ABSTRACT

The rise of socialism and the emergence of Social Democratic women's movements had profound and often unexpected consequences for bourgeois feminists. Some individual feminists indeed were so impressed by the socialist women's organisations that they abandoned middle-class feminism altogether and joined them. Sylvia Pankhurst in England and Lily Braun in Germany were two women who succeeded in crossing the barrier from bourgeois feminism to Social Democracy; there were many others less well-known. More common were what the German socialist women's leader Clara Zetkin called 'those female intellectuals who swing back and forth between feminism and Social Democracy'. Writing of one woman in particuar, the Hamburg radical feminist Regine Ruben, Zetkin remarked: 'She may stand inwardly nearer to the latter, but she is held back by material considerations, so that she feels unable to accept the consequences of her own train of thought.' 1 In some countries, indeed, the logic of the political situation pushed the entire radical wing of the feminist movement into cooperating with the socialists.
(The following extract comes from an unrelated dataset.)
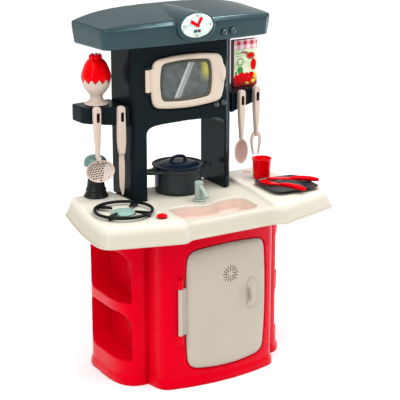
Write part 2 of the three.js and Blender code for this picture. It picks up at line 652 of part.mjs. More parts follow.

After the Liberals came to power in Britain in 1905, for example, their continued refusal to grant women the vote alienated the suffragists, who sought closer links with the growing Labour Party; many of their leading members were active in the party, and the major female suffrage organisation, the NUWSS, officially endorsed the party in elections — a striking indication of the way in which the social infrastructure of liberalism in Britain was beginning to crumble even before the First World War. 2 In France, too, many of the more radical feminists such as Madeleine Pelletier put their faith in socialist parties, perceiving that the liberals had failed them. 3 Elsewhere, even if the feminists' links with socialists were not quite so close, some form of cooperation often became necessary in the final struggle for the vote.